'Game Of Thrones' Season 8 Details, Including The Premiere Date, May Have Accidentally Been Teased On Instagram
The winter between seasons of everyone's favorite HBO drama has come, and it has fans grasping at any straw they can. That's why a recent Instagram has some wondering whether an assistant director just accidentally revealed the Game of Thrones Season 8 release date. The account has since been made private, but a screenshot circulating teases two big reveals from GoT's eighth season. The first is that it will include a battle sequence that took 55 days to film and promises to dwarf any previous scene, according to IndieWire. And depending on your reading of the phrasing in the original post by longtime production member Jonathan Quinlan, the second reveal is that the final season might be dropping as soon as April 2019. (Bustle reached out to HBO, who could not comment on production details, storylines, or the airdate.)
Buried in the middle of what appears to be a thank you note to cast and crew, there's a line asking its reader to imagine how audiences will feel when they finally get the chance to watch this episode "a year from now." This is the kind of phrasing that should make your eyebrows go all the way up, because A. that's one of the first indicators fans have gotten about a specific release month, and B. it's not too long to wait.
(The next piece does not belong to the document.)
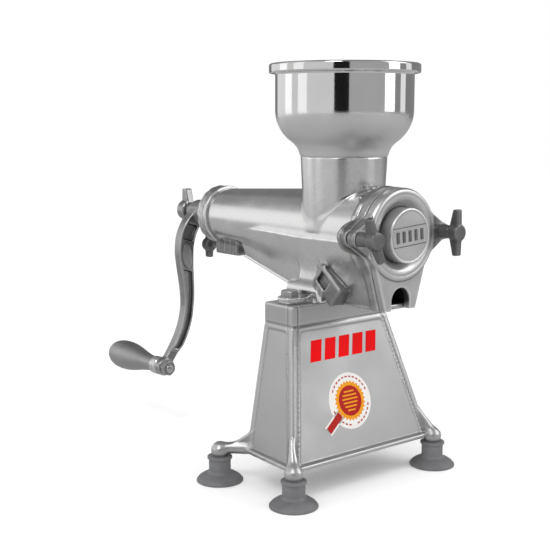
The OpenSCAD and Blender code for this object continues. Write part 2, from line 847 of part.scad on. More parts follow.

It's still a year away, sure, but it would be good news from the network, which has so far kept its promises vague, specifying only that Season 8 will drop sometime in 2019. An April 2019 release would place the premiere a full eight months before the far end of that window, so the hope is certainly something to cling to.
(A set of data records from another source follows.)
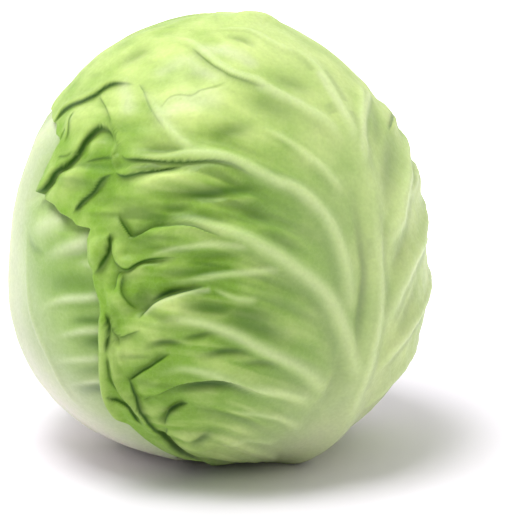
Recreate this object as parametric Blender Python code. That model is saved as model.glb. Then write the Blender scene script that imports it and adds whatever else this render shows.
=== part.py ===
"""A whole head of green cabbage, standing on the cut end of its stalk.

The head is built as it grows: a short cut stalk, a dense heart of inner leaves, and four wrapper
leaves that clasp the stalk and fold over the crown, each one lying on the leaves inside it.
The origin is the middle of the stalk's cut face, on the surface that the head stands on, with +Z up
the stalk and -Y towards the side where the outermost leaf's ribs fan out. Lengths are in metres.

A place on a leaf is given by two angles, seen from the head's middle. "along" runs from the stalk
(0), up the leaf's midrib, past the widest height (90) and over the crown (180). "around" is the
turn to either side of the midrib. A place read off the head's outside is an azimuth, turned from
-Y towards +X, and a height.
"""

import bpy
import numpy as np

# The whole head, measured over its wrapper leaves
HEAD_RADIUS = 0.087
WIDEST_HEIGHT = 0.070
CROWN_RISE = 0.1135
CROWN_POWER = 2.2
BELLY_DROP = 0.0765
LEAF_FLOOR = 0.0005
FLOOR_ROUNDING = 24

# The leaves, and how deep each one lies below a leaf that covers it
LEAF_THICKNESS = 0.0011
LEAF_GAP = 0.0013
BAND = LEAF_THICKNESS + LEAF_GAP
COVER_START = 0.005
COVER_END = 0.033
BASE_ALONG = 17.5
FOLD_CENTRE = 1.5

# The cut stalk under the head, and the heart's underside above it
STALK_RADIUS = 0.0175
STALK_HEIGHT = 0.0088
STALK_TAPER = 0.0012
STALK_CHAMFER = 0.0012
STALK_SIDES = 40
HEART_FLOOR = 0.0095
HEART_CLEARANCE = 0.0007
HEART_ROWS = 26
HEART_COLUMNS = 40

# Ribs, folds and waved margins
STROKE_STEP = 0.003
RIB_HALF_WIDTH = 0.0042
CREASE_HALF_WIDTH = 0.0048
LAMINA_SWELL = 0.0012
MARGIN_REACH = 0.012
FRONT_WAVE = 0.0030
WRAPPER_WAVE = 0.0015
PLEAT_HEIGHT = 0.0024
FLAP_LIFT = 0.0030
EDGE_WAVE = 1.4

# The leaves from the outside in: midrib azimuth, then rows of along, left edge and right edge
FRONT_LEAF = {
    "midrib": 45.5,
    "edges": [(17.5, -50, 46), (37, -60, 50), (48, -71, 57), (61, -78.5, 64), (90, -78, 74),
              (110, -78, 74), (121, -77, 71), (129, -84, 66), (140, -94, 60), (153, -87, 55),
              (165, -80.5, 56), (180, -78, 59), (192, -76, 56), (204, -68, 52)],
    "tip": 214,
}
LEFT_LEAF = {
    "midrib": -92.5,
    "edges": [(17.5, -46, 50), (40, -64, 66), (65, -76, 78), (90, -79, 80), (120, -72, 76),
              (150, -63, 68), (178, -54, 58)],
    "tip": 201,
}
RIGHT_BACK_LEAF = {
    "midrib": 130,
    "edges": [(17.5, -46, 48), (40, -62, 62), (65, -72, 70), (90, -76, 66), (120, -72, 56),
              (150, -64, 49), (176, -54, 44)],
    "tip": 196,
}
LEFT_BACK_LEAF = {
    "midrib": -145,
    "edges": [(17.5, -44, 44), (40, -60, 60), (65, -72, 72), (90, -78, 78), (120, -76, 76),
              (150, -70, 70), (182, -60, 60)],
    "tip": 208,
}

# Leaves of the heart, whose edges stand out of it as steps
HEART_LEAVES = [(-7.5, 84, 197), (92, 80, 190), (-132, 78, 186)]
HEART_STEP = 0.0014

# Side ribs of the front leaf, each from its foot to its end as azimuth and height in millimetres
RIBS = [
    [(46, 150), (46, 160), (44, 168), (36, 173), (27, 179)],
    [(43, 141), (30, 155), (17, 161), (2, 168), (-20, 176)],
    [(17, 161), (3, 164), (-20, 157)],
    [(44, 118), (37, 125), (30, 131), (22, 140), (10, 149)],
    [(40, 74), (35, 91), (32, 109), (26, 120), (12, 131), (-7, 139), (-17, 146), (-31, 159)],
    [(-7, 139), (-17, 136), (-28, 135)],
    [(35, 50), (33, 70), (29, 81), (22, 92), (15, 100), (5, 107), (-5, 112), (-16, 111), (-24, 107)],
    [(19, 94), (5, 93), (-3, 92), (-11, 91)],
    [(24, 55), (14, 62), (5, 70), (-5, 75), (-13, 76)],
    [(13, 46), (5, 52), (-8, 58)],
    [(45, 120), (50, 134), (55, 144), (66, 152), (80, 156)],
    [(46, 91), (53, 100), (64, 114), (76, 124), (92, 130)],
    [(46, 58), (52, 75), (60, 85), (72, 92), (92, 101)],
    [(45, 40), (54, 54), (68, 64), (88, 72)],
]
RIB_HEIGHT = 0.0022

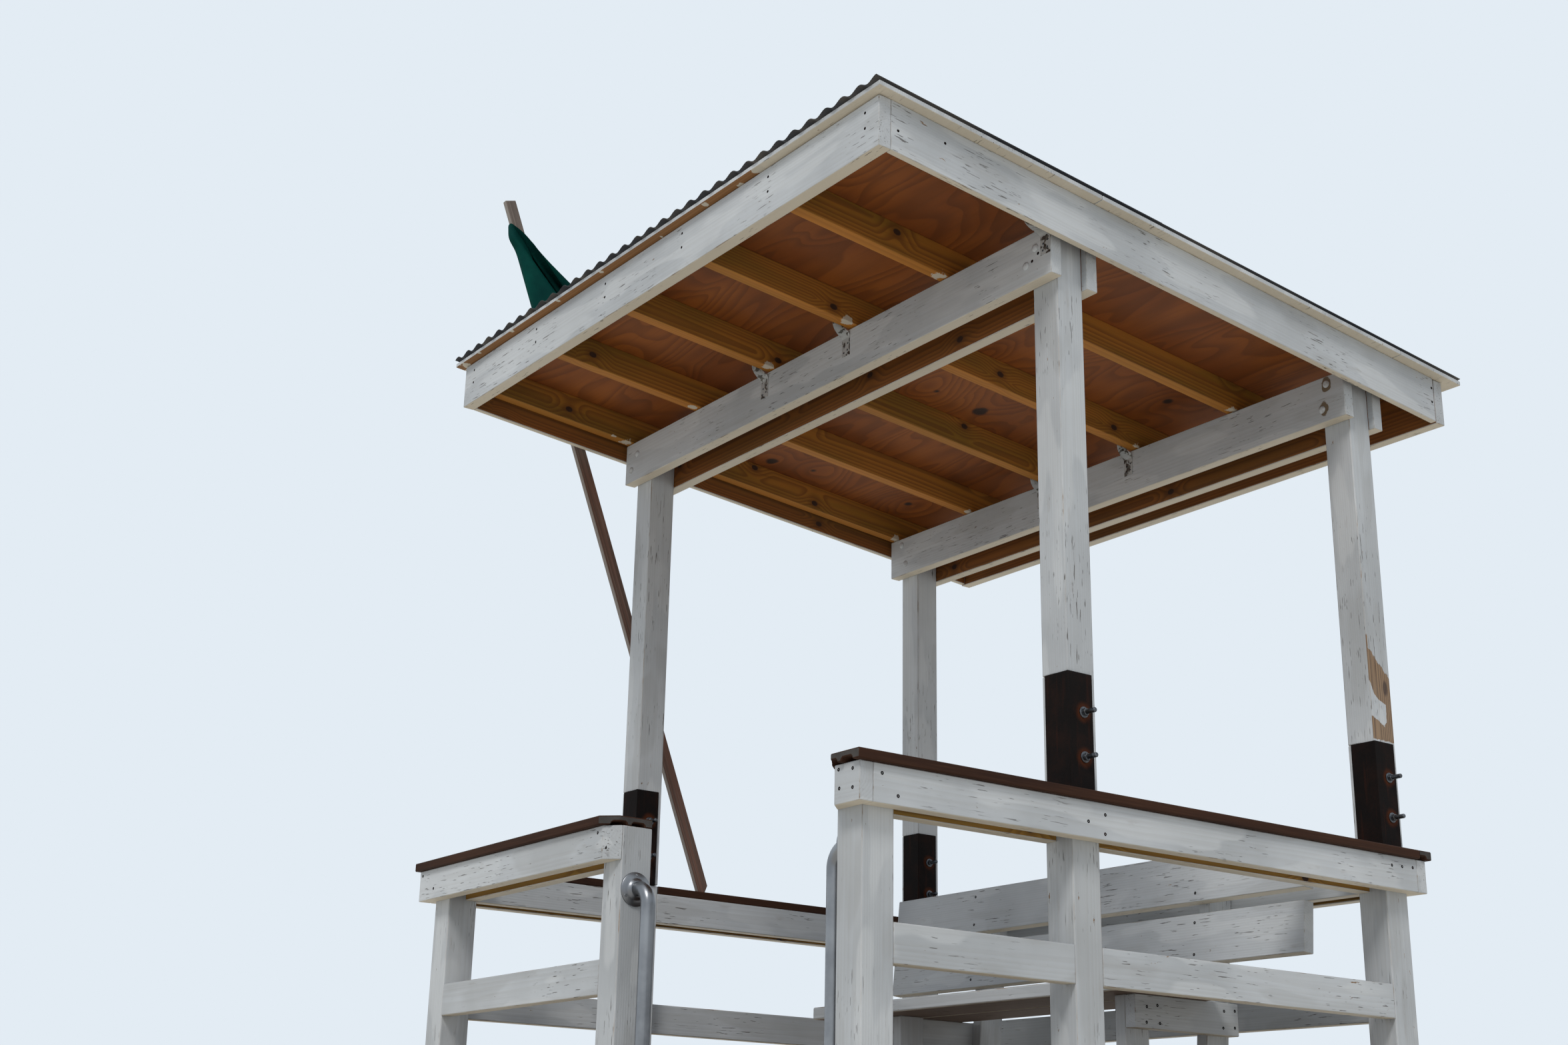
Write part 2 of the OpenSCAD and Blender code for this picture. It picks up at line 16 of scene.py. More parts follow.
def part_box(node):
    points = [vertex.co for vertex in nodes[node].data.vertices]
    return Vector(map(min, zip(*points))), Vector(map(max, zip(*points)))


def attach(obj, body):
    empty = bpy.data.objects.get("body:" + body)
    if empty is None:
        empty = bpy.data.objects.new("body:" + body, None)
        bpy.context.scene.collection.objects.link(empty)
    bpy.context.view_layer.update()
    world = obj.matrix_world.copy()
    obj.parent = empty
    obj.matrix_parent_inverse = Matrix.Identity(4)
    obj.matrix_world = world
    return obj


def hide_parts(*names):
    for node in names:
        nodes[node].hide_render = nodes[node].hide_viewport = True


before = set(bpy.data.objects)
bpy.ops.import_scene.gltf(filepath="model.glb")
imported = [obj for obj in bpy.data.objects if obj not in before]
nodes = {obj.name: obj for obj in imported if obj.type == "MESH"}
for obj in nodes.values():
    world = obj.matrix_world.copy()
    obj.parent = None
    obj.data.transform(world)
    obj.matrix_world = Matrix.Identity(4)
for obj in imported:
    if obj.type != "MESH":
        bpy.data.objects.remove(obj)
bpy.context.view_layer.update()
MM = 0.001

# %% [markdown]
# ## Camera
# The photograph was taken from the sand in front of the right corner, looking up. Its place and
# turn were found by fitting the corners of the posts, caps and roof boards. A long sensor side of
# 36 mm and this focal length give the photograph's field of view.

# %% Camera
CAMERA_AT = Vector((3.40085, -2.69570, 1.52182))
YAW = math.radians(-54.1530)
PITCH = math.radians(19.0065)
ROLL = math.radians(1.2324)
SENSOR_MM = 36.0
LENS_MM = 45.490

ahead = Vector((math.sin(YAW) * math.cos(PITCH), math.cos(YAW) * math.cos(PITCH), math.sin(PITCH)))
level = Vector((math.cos(YAW), -math.sin(YAW), 0))
upright = level.cross(ahead)
right = math.cos(ROLL) * level + math.sin(ROLL) * upright
up = math.cos(ROLL) * upright - math.sin(ROLL) * level

lens = bpy.data.cameras.new("camera")
lens.sensor_width = SENSOR_MM
lens.lens = LENS_MM
camera = bpy.data.objects.new("camera", lens)
camera.matrix_world = Matrix.Translation(CAMERA_AT) @ Matrix((right, up, -ahead)).transposed().to_4x4()
bpy.context.scene.collection.objects.link(camera)
bpy.context.scene.camera = camera
bpy.context.scene.view_settings.view_transform = "Standard"
print("camera", [round(c, 2) for c in CAMERA_AT], "looking along", [round(c, 2) for c in ahead])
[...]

And based on what was posted, it doesn't even feel too terribly optimistic. Although it was quickly deleted, as mentioned above, Quinlan's April 7 post was preserved in a screenshot captured by a Twitter account with the handle @Ar_GOT0. The post includes an official-looking note signed by "Producer Types" which expresses gratitude for everyone's participation on the record-breaking shoot and reads as follows:
“This is for the Night Dragons. For enduring 55 straight nights. For enduring the cold, the snow, the rain, the mud, the sheep shit of Toome and the winds of Magheramorne. When tens of millions of people around the world watch this episode a year from now, they won’t know how hard you worked. They won’t care how tired you were or how tough it was to do your job in sub-freezing temperatures. They’ll just understand that they’re watching something that’s never been done before. And that’s because of you.”
The statement is simple, but the meaning is significant. Quinlan didn't write "a year and a half from now," or "10 months from now." He wrote, "a year from now," and it's unlikely that he's just taking a stab in the dark to come up with that number. According to IMDb, Quinlan has worked on 20 episodes of Game of Thrones thus far; three as a trainee assistant director and 17 as an assistant director. In fact, his involvement stretches all the way back to 2011, so it's safe to say he's familiar with the production cycles on this project.
This would also be a very different conversation if the post had remained live. The GoT team is notoriously tight-lipped and spoiler-averse — for example, they're reportedly filming multiple endings to throw fans off. So if posts are being scrubbed from the internet, it's not such a long walk to imagine that it's because they contained information that production doesn't want to get out. Many outlets have seized on the fact that the note references an immense battle scene that took 55 days to shoot, 30 more than the next-most intensive battle scene, which Cinema Blend reports was the 25-day "Battle of the Bastards" shoot.
And as exciting as that is, what if the actual nugget of information wasn't the shoot length, but the release date? It doesn't seem like production would be that bothered by the length of the shoot getting out; if anything, it should just make fans more eager to watch. But casually leaking a piece of official documentation that seems to reference a release date? That seems like a much bigger deal, and the kind of information that a post might be removed in order to protect. Whenever the GoT release date is officially announced, it will almost certainly be through HBO itself, and not through the Instagram account of an assistant director.
In any case, this is all still speculation, but since this fandom flourishes on theories and there are no episodes to pore over right now, you can't blame anyone for drawing these sorts of conclusions in the meantime.